■ What the task requires:
Using the records that appear below, write out exactly the lines from the one with "function cord(points, steps)" through the one with "imported = [obj", keeping both end lines.

[Start]

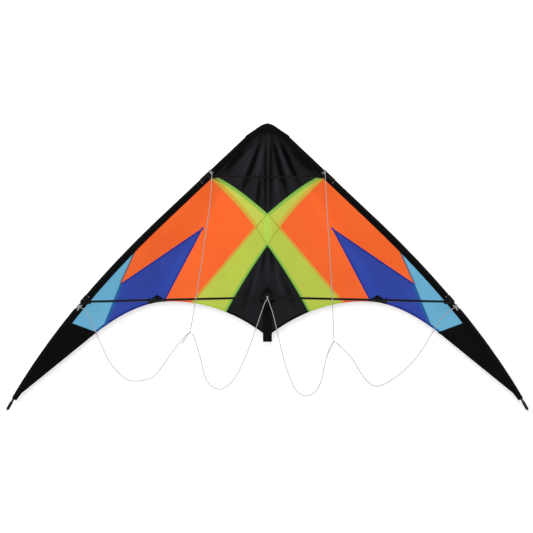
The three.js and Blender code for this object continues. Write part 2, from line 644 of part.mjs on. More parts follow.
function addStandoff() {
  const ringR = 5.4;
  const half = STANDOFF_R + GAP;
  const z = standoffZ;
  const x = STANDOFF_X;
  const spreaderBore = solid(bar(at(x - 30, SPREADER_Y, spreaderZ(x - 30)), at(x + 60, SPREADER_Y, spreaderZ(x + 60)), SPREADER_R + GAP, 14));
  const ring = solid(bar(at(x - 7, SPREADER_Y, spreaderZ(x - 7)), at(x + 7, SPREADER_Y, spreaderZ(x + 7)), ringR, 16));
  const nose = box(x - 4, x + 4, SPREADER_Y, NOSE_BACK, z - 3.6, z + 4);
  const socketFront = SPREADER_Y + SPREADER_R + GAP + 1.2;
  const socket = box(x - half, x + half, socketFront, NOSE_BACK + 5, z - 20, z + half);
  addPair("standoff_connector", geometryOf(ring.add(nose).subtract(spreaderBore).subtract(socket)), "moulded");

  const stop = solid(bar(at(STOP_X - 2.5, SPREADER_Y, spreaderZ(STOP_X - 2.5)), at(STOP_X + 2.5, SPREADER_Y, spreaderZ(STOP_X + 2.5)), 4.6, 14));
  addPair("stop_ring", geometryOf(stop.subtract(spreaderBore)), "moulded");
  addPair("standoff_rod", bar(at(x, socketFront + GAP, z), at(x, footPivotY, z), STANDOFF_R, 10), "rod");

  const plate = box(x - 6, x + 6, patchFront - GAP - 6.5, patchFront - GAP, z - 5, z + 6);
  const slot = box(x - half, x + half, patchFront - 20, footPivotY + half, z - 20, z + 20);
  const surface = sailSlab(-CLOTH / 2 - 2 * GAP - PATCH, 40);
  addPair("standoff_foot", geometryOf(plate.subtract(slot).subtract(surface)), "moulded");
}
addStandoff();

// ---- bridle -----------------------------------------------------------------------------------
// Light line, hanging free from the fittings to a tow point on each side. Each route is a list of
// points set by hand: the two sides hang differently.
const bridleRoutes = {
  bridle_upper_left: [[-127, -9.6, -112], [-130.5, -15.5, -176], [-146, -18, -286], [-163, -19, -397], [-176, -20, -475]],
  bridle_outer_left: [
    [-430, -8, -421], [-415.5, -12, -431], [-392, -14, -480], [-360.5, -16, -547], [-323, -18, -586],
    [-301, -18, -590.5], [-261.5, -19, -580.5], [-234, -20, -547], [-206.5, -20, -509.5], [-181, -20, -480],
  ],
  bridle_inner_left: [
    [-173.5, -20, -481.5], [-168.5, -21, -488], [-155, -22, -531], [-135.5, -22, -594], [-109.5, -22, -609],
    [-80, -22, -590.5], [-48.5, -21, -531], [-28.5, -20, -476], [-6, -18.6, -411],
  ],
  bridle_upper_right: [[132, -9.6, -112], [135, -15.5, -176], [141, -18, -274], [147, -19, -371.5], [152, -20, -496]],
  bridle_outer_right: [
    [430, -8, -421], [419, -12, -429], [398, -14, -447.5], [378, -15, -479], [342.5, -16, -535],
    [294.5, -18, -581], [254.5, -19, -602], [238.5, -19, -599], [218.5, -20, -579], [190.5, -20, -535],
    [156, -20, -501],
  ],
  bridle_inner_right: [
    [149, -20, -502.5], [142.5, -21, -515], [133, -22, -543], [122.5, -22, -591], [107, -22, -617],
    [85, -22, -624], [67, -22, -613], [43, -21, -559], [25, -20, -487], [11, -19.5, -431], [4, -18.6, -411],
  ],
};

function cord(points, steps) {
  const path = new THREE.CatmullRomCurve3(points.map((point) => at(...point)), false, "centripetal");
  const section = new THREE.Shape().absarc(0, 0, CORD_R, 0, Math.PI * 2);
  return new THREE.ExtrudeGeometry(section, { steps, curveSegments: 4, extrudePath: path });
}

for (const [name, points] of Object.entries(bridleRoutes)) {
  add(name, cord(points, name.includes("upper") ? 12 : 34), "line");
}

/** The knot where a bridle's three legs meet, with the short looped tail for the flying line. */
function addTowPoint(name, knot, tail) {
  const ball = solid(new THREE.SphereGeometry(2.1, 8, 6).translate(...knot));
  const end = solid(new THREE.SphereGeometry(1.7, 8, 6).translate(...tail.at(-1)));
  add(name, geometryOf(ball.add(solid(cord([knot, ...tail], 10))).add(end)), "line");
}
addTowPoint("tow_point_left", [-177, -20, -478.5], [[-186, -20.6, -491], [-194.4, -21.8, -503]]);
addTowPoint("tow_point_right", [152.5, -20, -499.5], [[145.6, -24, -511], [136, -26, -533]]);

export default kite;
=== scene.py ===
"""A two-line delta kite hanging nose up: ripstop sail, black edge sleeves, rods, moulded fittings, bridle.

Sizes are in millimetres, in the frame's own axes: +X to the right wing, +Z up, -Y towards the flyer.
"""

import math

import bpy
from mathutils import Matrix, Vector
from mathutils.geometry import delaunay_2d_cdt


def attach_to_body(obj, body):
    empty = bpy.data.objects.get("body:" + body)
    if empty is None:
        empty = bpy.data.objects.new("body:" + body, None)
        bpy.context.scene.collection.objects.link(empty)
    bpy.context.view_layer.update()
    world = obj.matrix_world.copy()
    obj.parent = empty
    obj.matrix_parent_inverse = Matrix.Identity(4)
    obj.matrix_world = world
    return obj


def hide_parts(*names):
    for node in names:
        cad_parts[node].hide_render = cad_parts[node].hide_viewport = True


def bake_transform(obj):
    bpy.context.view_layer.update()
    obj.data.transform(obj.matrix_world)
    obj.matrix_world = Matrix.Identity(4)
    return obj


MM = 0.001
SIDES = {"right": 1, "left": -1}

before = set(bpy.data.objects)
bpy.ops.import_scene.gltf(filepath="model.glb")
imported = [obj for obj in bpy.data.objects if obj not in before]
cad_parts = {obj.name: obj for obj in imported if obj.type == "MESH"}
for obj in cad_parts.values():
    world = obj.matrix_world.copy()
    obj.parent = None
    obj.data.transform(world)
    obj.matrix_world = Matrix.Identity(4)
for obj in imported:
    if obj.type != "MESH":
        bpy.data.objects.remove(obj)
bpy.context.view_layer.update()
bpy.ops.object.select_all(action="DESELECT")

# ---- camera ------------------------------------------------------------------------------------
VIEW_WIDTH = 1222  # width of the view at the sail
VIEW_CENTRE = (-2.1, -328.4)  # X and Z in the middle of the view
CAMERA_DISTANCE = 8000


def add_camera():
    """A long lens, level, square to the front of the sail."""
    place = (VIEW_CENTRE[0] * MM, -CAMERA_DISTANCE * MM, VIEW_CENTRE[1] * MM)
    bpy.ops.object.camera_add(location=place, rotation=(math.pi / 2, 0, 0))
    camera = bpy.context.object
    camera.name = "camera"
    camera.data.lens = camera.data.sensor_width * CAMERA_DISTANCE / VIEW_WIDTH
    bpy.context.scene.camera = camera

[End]
[Start]

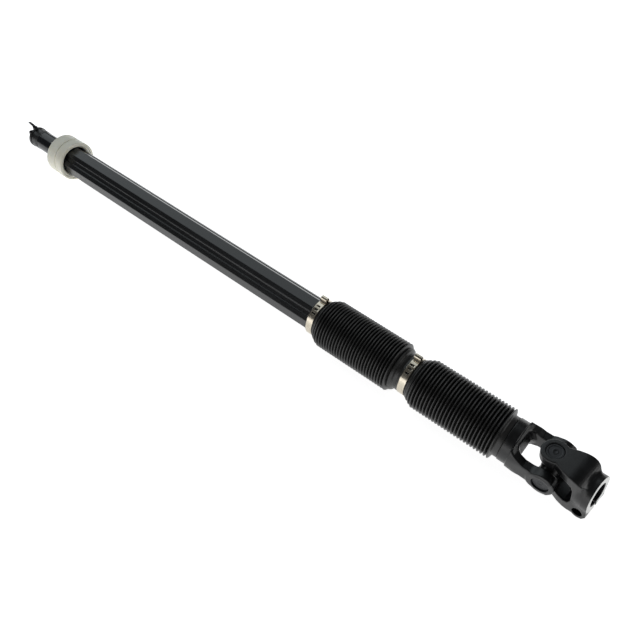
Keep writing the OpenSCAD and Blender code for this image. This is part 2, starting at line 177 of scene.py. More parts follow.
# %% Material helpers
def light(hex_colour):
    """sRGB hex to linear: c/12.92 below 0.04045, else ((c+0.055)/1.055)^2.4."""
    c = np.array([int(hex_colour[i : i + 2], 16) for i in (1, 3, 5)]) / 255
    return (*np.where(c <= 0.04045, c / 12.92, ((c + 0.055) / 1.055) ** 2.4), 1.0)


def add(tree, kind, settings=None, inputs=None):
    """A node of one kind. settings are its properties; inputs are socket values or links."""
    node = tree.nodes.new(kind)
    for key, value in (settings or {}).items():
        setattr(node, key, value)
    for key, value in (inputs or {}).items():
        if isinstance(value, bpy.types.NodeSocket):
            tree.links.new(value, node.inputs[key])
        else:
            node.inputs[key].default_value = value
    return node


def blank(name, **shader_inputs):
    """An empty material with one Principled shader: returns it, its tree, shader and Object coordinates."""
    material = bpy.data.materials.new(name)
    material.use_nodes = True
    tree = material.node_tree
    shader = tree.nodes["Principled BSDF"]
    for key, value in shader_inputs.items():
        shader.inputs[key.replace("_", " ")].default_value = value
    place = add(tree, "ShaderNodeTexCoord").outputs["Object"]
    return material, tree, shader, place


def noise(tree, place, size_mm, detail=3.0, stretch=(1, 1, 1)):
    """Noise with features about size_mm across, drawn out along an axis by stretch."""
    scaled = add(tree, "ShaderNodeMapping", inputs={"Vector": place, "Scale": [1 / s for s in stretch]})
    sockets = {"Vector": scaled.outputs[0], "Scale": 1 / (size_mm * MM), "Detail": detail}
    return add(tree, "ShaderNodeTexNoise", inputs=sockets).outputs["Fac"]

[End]
[Start]

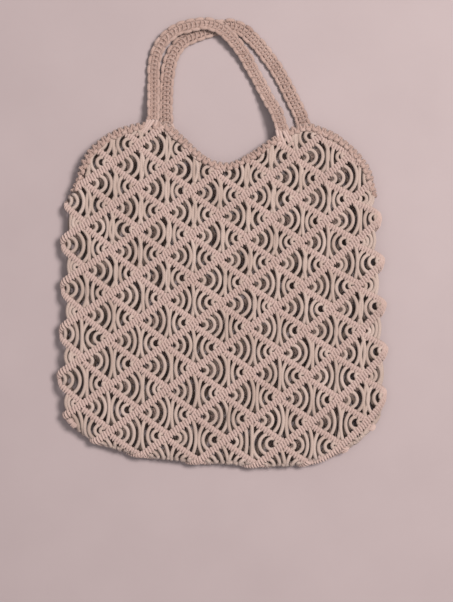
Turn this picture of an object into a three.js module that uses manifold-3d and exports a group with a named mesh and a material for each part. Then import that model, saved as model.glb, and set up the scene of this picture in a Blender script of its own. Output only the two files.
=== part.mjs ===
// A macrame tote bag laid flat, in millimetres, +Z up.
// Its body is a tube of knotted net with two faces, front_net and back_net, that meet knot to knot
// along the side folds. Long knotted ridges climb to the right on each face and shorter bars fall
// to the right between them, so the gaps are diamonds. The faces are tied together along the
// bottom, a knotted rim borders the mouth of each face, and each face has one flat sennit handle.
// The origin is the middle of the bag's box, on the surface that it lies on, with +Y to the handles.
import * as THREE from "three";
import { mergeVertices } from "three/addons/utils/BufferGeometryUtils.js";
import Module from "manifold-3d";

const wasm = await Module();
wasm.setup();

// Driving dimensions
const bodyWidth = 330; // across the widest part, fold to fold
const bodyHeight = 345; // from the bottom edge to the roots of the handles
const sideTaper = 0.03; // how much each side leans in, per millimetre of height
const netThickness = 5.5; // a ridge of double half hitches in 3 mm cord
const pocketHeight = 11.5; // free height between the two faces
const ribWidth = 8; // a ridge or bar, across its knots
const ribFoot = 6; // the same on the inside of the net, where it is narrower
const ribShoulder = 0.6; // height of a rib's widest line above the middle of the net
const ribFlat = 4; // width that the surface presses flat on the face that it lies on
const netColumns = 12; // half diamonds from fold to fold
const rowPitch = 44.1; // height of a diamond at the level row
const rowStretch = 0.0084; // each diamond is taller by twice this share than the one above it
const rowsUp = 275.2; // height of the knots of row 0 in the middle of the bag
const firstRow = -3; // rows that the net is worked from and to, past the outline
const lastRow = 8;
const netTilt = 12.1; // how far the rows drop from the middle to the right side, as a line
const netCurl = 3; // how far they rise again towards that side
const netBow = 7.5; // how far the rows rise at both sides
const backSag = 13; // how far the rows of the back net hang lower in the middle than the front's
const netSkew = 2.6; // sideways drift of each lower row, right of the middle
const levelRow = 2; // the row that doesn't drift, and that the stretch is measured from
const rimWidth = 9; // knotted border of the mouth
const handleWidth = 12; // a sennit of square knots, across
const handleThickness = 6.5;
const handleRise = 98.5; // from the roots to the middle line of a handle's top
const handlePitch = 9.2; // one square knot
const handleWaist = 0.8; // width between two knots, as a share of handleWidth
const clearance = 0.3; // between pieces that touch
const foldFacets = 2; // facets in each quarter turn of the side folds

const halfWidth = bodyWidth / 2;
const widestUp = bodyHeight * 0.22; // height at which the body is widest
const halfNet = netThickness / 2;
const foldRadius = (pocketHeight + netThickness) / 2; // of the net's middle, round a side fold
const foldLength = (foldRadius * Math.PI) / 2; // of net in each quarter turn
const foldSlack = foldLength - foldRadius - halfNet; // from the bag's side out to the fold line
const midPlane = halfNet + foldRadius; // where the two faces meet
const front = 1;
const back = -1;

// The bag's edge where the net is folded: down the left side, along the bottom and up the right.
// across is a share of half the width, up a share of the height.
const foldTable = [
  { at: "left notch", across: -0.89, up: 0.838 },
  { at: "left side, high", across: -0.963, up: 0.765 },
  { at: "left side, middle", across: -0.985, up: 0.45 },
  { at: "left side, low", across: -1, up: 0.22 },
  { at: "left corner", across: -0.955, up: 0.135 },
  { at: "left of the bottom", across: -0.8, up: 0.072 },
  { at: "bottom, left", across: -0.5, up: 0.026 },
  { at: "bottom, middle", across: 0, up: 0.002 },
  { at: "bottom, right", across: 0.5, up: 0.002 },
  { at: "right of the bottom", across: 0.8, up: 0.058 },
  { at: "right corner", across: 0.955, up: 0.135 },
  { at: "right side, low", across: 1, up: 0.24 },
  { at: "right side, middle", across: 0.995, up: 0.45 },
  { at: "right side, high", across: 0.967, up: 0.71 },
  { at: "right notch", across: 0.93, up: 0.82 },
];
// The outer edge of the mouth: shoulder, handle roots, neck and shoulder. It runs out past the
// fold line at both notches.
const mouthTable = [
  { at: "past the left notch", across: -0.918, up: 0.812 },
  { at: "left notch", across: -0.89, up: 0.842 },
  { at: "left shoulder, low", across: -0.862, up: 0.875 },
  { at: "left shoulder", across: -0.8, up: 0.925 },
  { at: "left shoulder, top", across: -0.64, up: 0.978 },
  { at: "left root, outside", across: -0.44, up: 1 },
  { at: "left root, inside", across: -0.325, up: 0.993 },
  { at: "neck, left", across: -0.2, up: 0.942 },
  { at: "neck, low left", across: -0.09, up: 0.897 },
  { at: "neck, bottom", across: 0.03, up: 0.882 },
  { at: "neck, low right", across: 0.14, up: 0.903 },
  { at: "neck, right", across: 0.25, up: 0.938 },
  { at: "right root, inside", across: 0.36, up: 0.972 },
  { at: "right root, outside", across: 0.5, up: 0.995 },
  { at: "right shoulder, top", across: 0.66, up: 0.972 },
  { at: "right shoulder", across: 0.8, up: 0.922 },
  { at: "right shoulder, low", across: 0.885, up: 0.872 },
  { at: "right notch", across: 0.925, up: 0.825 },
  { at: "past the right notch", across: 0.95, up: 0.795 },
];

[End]

■ Answer:
function cord(points, steps) {
  const path = new THREE.CatmullRomCurve3(points.map((point) => at(...point)), false, "centripetal");
  const section = new THREE.Shape().absarc(0, 0, CORD_R, 0, Math.PI * 2);
  return new THREE.ExtrudeGeometry(section, { steps, curveSegments: 4, extrudePath: path });
}

for (const [name, points] of Object.entries(bridleRoutes)) {
  add(name, cord(points, name.includes("upper") ? 12 : 34), "line");
}

/** The knot where a bridle's three legs meet, with the short looped tail for the flying line. */
function addTowPoint(name, knot, tail) {
  const ball = solid(new THREE.SphereGeometry(2.1, 8, 6).translate(...knot));
  const end = solid(new THREE.SphereGeometry(1.7, 8, 6).translate(...tail.at(-1)));
  add(name, geometryOf(ball.add(solid(cord([knot, ...tail], 10))).add(end)), "line");
}
addTowPoint("tow_point_left", [-177, -20, -478.5], [[-186, -20.6, -491], [-194.4, -21.8, -503]]);
addTowPoint("tow_point_right", [152.5, -20, -499.5], [[145.6, -24, -511], [136, -26, -533]]);

export default kite;
=== scene.py ===
"""A two-line delta kite hanging nose up: ripstop sail, black edge sleeves, rods, moulded fittings, bridle.

Sizes are in millimetres, in the frame's own axes: +X to the right wing, +Z up, -Y towards the flyer.
"""

import math

import bpy
from mathutils import Matrix, Vector
from mathutils.geometry import delaunay_2d_cdt


def attach_to_body(obj, body):
    empty = bpy.data.objects.get("body:" + body)
    if empty is None:
        empty = bpy.data.objects.new("body:" + body, None)
        bpy.context.scene.collection.objects.link(empty)
    bpy.context.view_layer.update()
    world = obj.matrix_world.copy()
    obj.parent = empty
    obj.matrix_parent_inverse = Matrix.Identity(4)
    obj.matrix_world = world
    return obj


def hide_parts(*names):
    for node in names:
        cad_parts[node].hide_render = cad_parts[node].hide_viewport = True


def bake_transform(obj):
    bpy.context.view_layer.update()
    obj.data.transform(obj.matrix_world)
    obj.matrix_world = Matrix.Identity(4)
    return obj


MM = 0.001
SIDES = {"right": 1, "left": -1}

before = set(bpy.data.objects)
bpy.ops.import_scene.gltf(filepath="model.glb")
imported = [obj for obj in bpy.data.objects if obj not in before]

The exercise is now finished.